Give Caspio this much: it spotted an opportunity in an industry that’s trying to do more on the Web with less, and the company has managed to sign up clients including the Indianapolis Star, the Arizona Daily Star, the Palm Beach Post and the Atlanta Journal-Constitution. The pitch is attractive: Web databases in hours, not weeks, and all you have to do is load the data and decide what how to display it. Indeed, Caspio boasts “No programming skills required” to use it. (I should say that I have not seen Caspio Bridge in person and have only had it described to me.)

So what’s the harm? I see several. First, Caspio’s product is an abstraction, built atop a database server (SQL Server, in this case) without giving users all of the power of that DBMS. It can’t, because in order to make things simple, it has to limit the ability of users. That translates into, for example, two choices for storing text: a maximum 255-character VARCHAR field and a maximum 4000-character VARCHAR field, even though SQL Server supports more. When you have a text field that always will be, say, 5 characters or less, it makes no sense to use a 255-character field. A small app won’t be affected in most cases, but larger ones could see a performance hit, especially on searches using wildcards. In addition, Caspio says it supports importing from text, MS Access databases and something called Caspio Bridge XML, which means that “only XML files previously generated by Caspio Bridge can be imported. XML files from other sources are not supported.” It also says, with no apparent irony, that “Text files are the least-desired import file formats because they cannot contain field data type information. If possible, import your data in one of the other formats. Caspio Bridge assigns a Text (4000) data type to all fields in tables imported as text files, unless you choose to appended (sic) or replace an existing table.” So it creates excessively large fields when importing text files, can’t deal with most XML and encourages the use of Access, which in practice means that very large datasets are going to be fun to deal with. Oh, and your organization (or Web site) doesn’t run on Windows? You may be out of luck.

Second, the data isn’t on your servers. I’m not sure what news organization would put a critical and exclusive data application on servers not under its control. That leaves room for plenty of potentially interesting data apps, like one charting Cleveland Browns’ games since 1946 from The Plain Dealer, but the lack of flexibility and control involved is ultimately going to be frustrating. If the PD wants to expand the Browns app, it has to add data to its database on Caspio’s servers. Can one Caspio app use data from another? It’s not clear from the docs. What about serving data to other types of apps like Flash? Nope. Want to use your Caspio app to build a Google Maps mashup? That’ll be an extra charge.

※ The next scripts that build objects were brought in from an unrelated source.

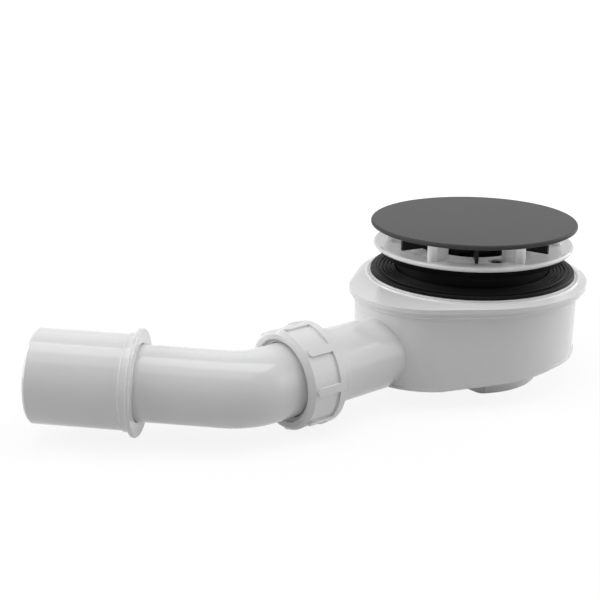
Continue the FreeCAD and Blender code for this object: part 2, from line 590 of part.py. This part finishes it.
def union_nut():
    """The ribbed union nut, along Z of the union's frame."""
    collar_end = NUT_START + NUT_COLLAR_LENGTH
    flange_in = NUT_END - NUT_FLANGE
    thread_fit = THREAD_R + SLIP_GAP
    body = turned([(thread_fit, NUT_START), (NUT_COLLAR_R - 0.5, NUT_START), (NUT_COLLAR_R, NUT_START + 0.5),
                   (NUT_COLLAR_R, collar_end), (NUT_R, collar_end), (NUT_R, NUT_END - NUT_BEVEL),
                   (NUT_R - NUT_BEVEL, NUT_END), (NUT_HOLE_R + 0.3, NUT_END), (NUT_HOLE_R, NUT_END - 0.3),
                   (NUT_HOLE_R, flange_in), (thread_fit, flange_in)])
    rib_length = NUT_RIB_END - collar_end - NUT_RIB_WIDTH / 2
    height = NUT_COLLAR_R - NUT_R + 1.0
    bar = Part.makeBox(height + 1, NUT_RIB_WIDTH, rib_length + 0.5, V(NUT_R - 1, -NUT_RIB_WIDTH / 2, collar_end - 0.5))
    tip = Part.makeCylinder(NUT_RIB_WIDTH / 2, height + 1, V(NUT_R - 1, 0, collar_end + rib_length), V(1, 0, 0))
    limit = Part.makeCylinder(NUT_COLLAR_R, NUT_END - NUT_START, V(0, 0, NUT_START))
    rib = bar.fuse(tip).removeSplitter().common(limit)
    return outlet_placed(fused(body, round_the_drain(rib, NUT_RIBS, NUT_RIB_FIRST_DEG)))


def cone_seal():
    """The tapered rubber ring squeezed between the socket's mouth and the slip washer."""
    low = SOCKET_END + SEAT_GAP
    nose = SOCKET_MOUTH_R - 0.6
    bore = PIPE_R + RUNNING_GAP
    high = low + CONE_SEAL_LENGTH
    return outlet_placed(turned([(bore, low - 0.8), (nose, low - 0.2), (nose, low), (CONE_SEAL_R, low),
                                 (CONE_SEAL_R, high - 0.4), (CONE_SEAL_R - 0.4, high), (bore, high)]))


def slip_washer():
    """The plain washer that lets the nut turn on the seal."""
    low = SOCKET_END + SEAT_GAP + CONE_SEAL_LENGTH
    high = min(low + SLIP_WASHER_THICK, NUT_END - NUT_FLANGE - RUNNING_GAP)
    return outlet_placed(tube(CONE_SEAL_R, PIPE_R + SLIP_GAP, low, high))


def bent_pipe(radius, start, run):
    """A round bar along the elbow's centre line."""
    first = Part.makeCylinder(radius, BEND_START - start, V(0, 0, start))
    disc = Part.Face(Part.Wire(Part.makeCircle(radius, V(0, 0, BEND_START))))
    bend = disc.revolve(V(0, BEND_R, BEND_START), V(-1, 0, 0), BEND_DEG)
    last = past_bend(Part.makeCylinder(radius, run))
    return fused(first, [bend, last])


def outlet_elbow():
    """The 40 mm outlet pipe: a short leg in the union, the bend and a long leg into the sleeve."""
    outside = bent_pipe(PIPE_R, PIPE_IN, PIPE_RUN)
    inside = bent_pipe(PIPE_R - PIPE_WALL, PIPE_IN, PIPE_RUN)
    return swivelled(outside.cut(inside))


def reducer_sleeve():
    """The sleeve from 40 to 50 mm pipe: stop collar, bead, socket with seal groove and open end."""
    start = SLEEVE_START
    bore = PIPE_R + SLIP_GAP
    wide = SLEEVE_R - SLEEVE_WALL
    collar_end = start + SLEEVE_COLLAR_THICK
    groove = start + SLEEVE_SEAL_INSET
    socket_end = start + SLEEVE_SOCKET_LENGTH
    profile = [(bore, start + 0.8), (bore + 0.8, start), (SLEEVE_COLLAR_R - 0.6, start), (SLEEVE_COLLAR_R, start + 0.6),
               (SLEEVE_COLLAR_R, collar_end - 0.3), (SLEEVE_COLLAR_R - 0.3, collar_end), (SLEEVE_BEAD_R, collar_end),
               (SLEEVE_BEAD_R, collar_end + SLEEVE_BEAD_LENGTH), (SLEEVE_R, collar_end + SLEEVE_BEAD_LENGTH + 0.5),
               (SLEEVE_R, SLEEVE_END - 1.2), (SLEEVE_R - 0.9, SLEEVE_END), (wide, SLEEVE_END),
               (wide, socket_end + 2.0), (bore, socket_end), (bore, groove + SLEEVE_SEAL_LENGTH),
               (SLEEVE_SEAL_R, groove + SLEEVE_SEAL_LENGTH), (SLEEVE_SEAL_R, groove), (bore, groove)]
    return swivelled(past_bend(turned(profile)))


def sleeve_seal():
    """The lip seal in the sleeve's groove, round the pipe."""
    low = SLEEVE_START + SLEEVE_SEAL_INSET + SEAT_GAP
    high = low + SLEEVE_SEAL_LENGTH - 2 * SEAT_GAP
    outer = SLEEVE_SEAL_R - RUNNING_GAP
    bore = PIPE_R + RUNNING_GAP
    profile = [(outer, low), (outer, high), (outer - 1.0, high), (outer - 1.2, low + 2.4), (bore + 0.5, high - 1.2),
               (bore, high - 1.6), (bore + 0.2, low + 1.2), (outer - 1.6, low)]
    return swivelled(past_bend(turned(profile)))


PIECES = {
    "cover_plate": cover_plate,
    "cover_carrier": cover_carrier,
    "waste_flange": waste_flange,
    "flange_screws": flange_screws,
    "thread_inserts": thread_inserts,
    "upper_seal": upper_seal,
    "tray_gasket": tray_gasket,
    "hair_strainer": hair_strainer,
    "trap_lid": trap_lid,
    "trap_bowl": trap_bowl,
    "dip_tube": dip_tube,
    "dip_tube_seal": dip_tube_seal,
    "water_cup": water_cup,
    "union_nut": union_nut,
    "cone_seal": cone_seal,
    "slip_washer": slip_washer,
    "outlet_elbow": outlet_elbow,
    "reducer_sleeve": reducer_sleeve,
    "sleeve_seal": sleeve_seal,
}


def main():
    os.makedirs("parts", exist_ok=True)
    for name, make in PIECES.items():
        shape = make()
        shape.exportStep(os.path.join("parts", name + ".step"))
        print(name, "solids", len(shape.Solids), "valid", shape.isValid(), "volume", round(shape.Volume))


main()
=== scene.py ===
# Looks of a low shower trap: a satin grey cover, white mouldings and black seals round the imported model.
import math

import bpy
from mathutils import Matrix, Vector

MM = 0.001

# Camera, in the part's frame: its place in metres, its right-hand side, and how far down it looks
CAMERA_AT = (-0.50385, -0.45711, 0.26012)
CAMERA_RIGHT = (0.77359, -0.63369, 0.0)
CAMERA_PITCH_DEG = 17.87
CAMERA_LENS_MM = 72.0
SENSOR_MM = 36.0

# Light: the world's level for soft light, the point that the lamps face, and the lamps. Each lamp has its name,
# its side and height angles in degrees, its distance, width and height in metres, and its watts
SOFT_LEVEL = 0.10
AIM_AT = (-0.08, 0.02, 0.045)
LAMPS = (
    ("overhead", 0, 88, 1.0, 1.2, 0.5, 4.9),
    ("overhead_front", 0, 62, 1.1, 1.0, 0.5, 1.7),
    ("right", 92, 15, 1.1, 0.9, 0.8, 2.5),
    ("right_back", 122, 18, 1.1, 0.9, 0.9, 5.7),
    ("left", -95, 14, 1.2, 0.8, 0.8, 6.2),
    ("left_front", -60, 30, 1.2, 0.7, 0.7, 2.4),
    ("back", 180, 45, 1.2, 1.2, 0.6, 0.8),
)

# A lighting aid with no real counterpart: a dim disc under the cover that lights the flange, where the lamps don't
# reach. Its height, diameter and watts
GAP_FILL_Z = 87.3 * MM
GAP_FILL_SIZE = 112.0 * MM
GAP_FILL_WATTS = 0.018

# Floor: its side in metres, the shaded floor's grey and its share near the trap, the distances in metres between
# which that share falls to none, and the strength of the white glow
FLOOR_SIZE = 14.0
FLOOR_GREY = 0.62
SHADOW_SHARE = 0.22
SHADOW_START = 0.2
SHADOW_REACH = 0.5
FLOOR_GLOW = 1.12

# Finishes: base levels, from 0 for black to 1 for white, the roughness that the patterns add to, and the radius in
# metres that edges are shaded with
WHITE_LEVEL = 0.79
WHITE_ROUGH = 0.04
WHITE_EDGE = 0.35 * MM
PIPE_ROUGH = 0.02
PIPE_EDGE = 0.3 * MM
COVER_LEVELS = (0.066, 0.078)
COVER_ROUGH = 0.30
BLACK_LEVELS = (0.005, 0.009)
BLACK_ROUGH = 0.36
RUBBER_LEVELS = (0.003, 0.006)
RUBBER_ROUGH = 0.40
GREY_LEVEL = 0.42
NATURAL_LEVEL = 0.7
INSIDE_ROUGH = 0.36
STEEL_COLOUR = (0.62, 0.61, 0.6)
STEEL_ROUGH = 0.24
BRASS_COLOUR = (0.72, 0.55, 0.26)
BRASS_ROUGH = 0.28

# The share of its colour that metal keeps where it's dull, and the number of rays that find an edge to round
DULL_METAL = 0.86
EDGE_SAMPLES = 6


class Socket:
    """A shader socket that stands in Python expressions: each operator adds its Math node."""

    def __init__(self, paint, socket):
        self.paint = paint
        self.socket = socket

    def __add__(self, other):
        return self.paint.maths("ADD", self, other)

    def __radd__(self, other):
        return self.paint.maths("ADD", other, self)

    def __sub__(self, other):
        return self.paint.maths("SUBTRACT", self, other)

    def __rsub__(self, other):
        return self.paint.maths("SUBTRACT", other, self)

    def __mul__(self, other):
        return self.paint.maths("MULTIPLY", self, other)

    def __rmul__(self, other):
        return self.paint.maths("MULTIPLY", other, self)


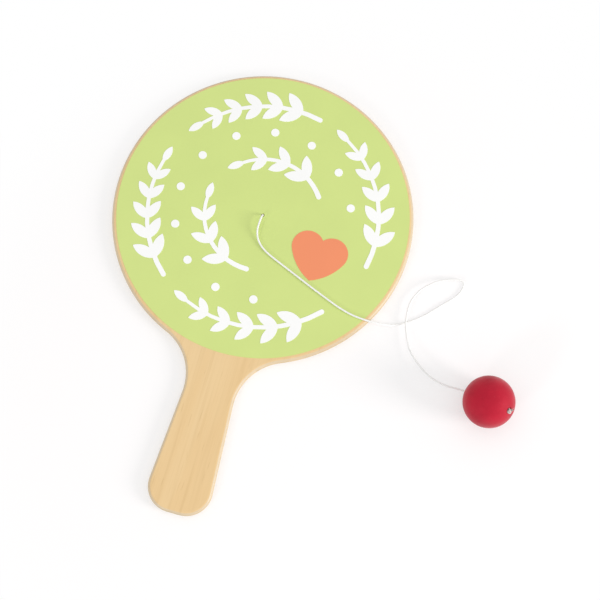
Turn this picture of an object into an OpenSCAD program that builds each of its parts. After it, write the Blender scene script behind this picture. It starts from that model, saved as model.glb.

Third, Caspio makes it sound like programmers and developers only make things worse. They play on the ignorance of people who don’t know what good programmers can do. An example, from the online help: “A scripted function written by a programmer for you is handcrafted, and may not meet the quality and reliability standards that your application or web site demands.” Um, sure, if you have your neighbor’s 13-year-old write your database apps. Or this: “Hand-coded scripts are difficult to edit and maintain because they contain hundreds of lines of code that may or may not be properly documented. The original programmer may no longer be available, or the logic behind the script may be forgotten.” Apparently Caspio hasn’t heard of version control or documentation or, gasp, even Web frameworks that abstract many of the simple functions that it describes as potentially being convoluted. Caspio’s sales pitch seems to be: “Hey, you don’t know anything about Web database development, and you shouldn’t trust anybody who does.”

Lastly, I believe that anybody who has done any kind of work with data realizes that you learn more about the data by being more involved in its use. Some of the best features on the Congress Votes Database came to us only after we had spent time doing the Web development. So while speed-to-deployment is a very attractive feature, many times it results in a one-and-done approach: just slap it up and move on. This would be less risky if there weren’t smart people outside the media who can and will get their hands on useful data and do a better job with it then we are doing. News organizations can’t afford to rely on an approach that limits their choices and encourages quick but shallow development.

Caspio may have an upside; news organizations may come to realize that the value of putting up a database requires that they invest more time and effort, not less, and that it works better if they have the highest degree of control and flexibility. So maybe Caspio is a stepping-stone, an actual bridge rather than a crutch that people will be using rather than expanding their skills. But right now it sure doesn’t feel that way to me. News executives seeking to be able to tell the bosses that “we have some databases on the site” will find lots to love about a product like Caspio Bridge. The rest of us should take no comfort in that.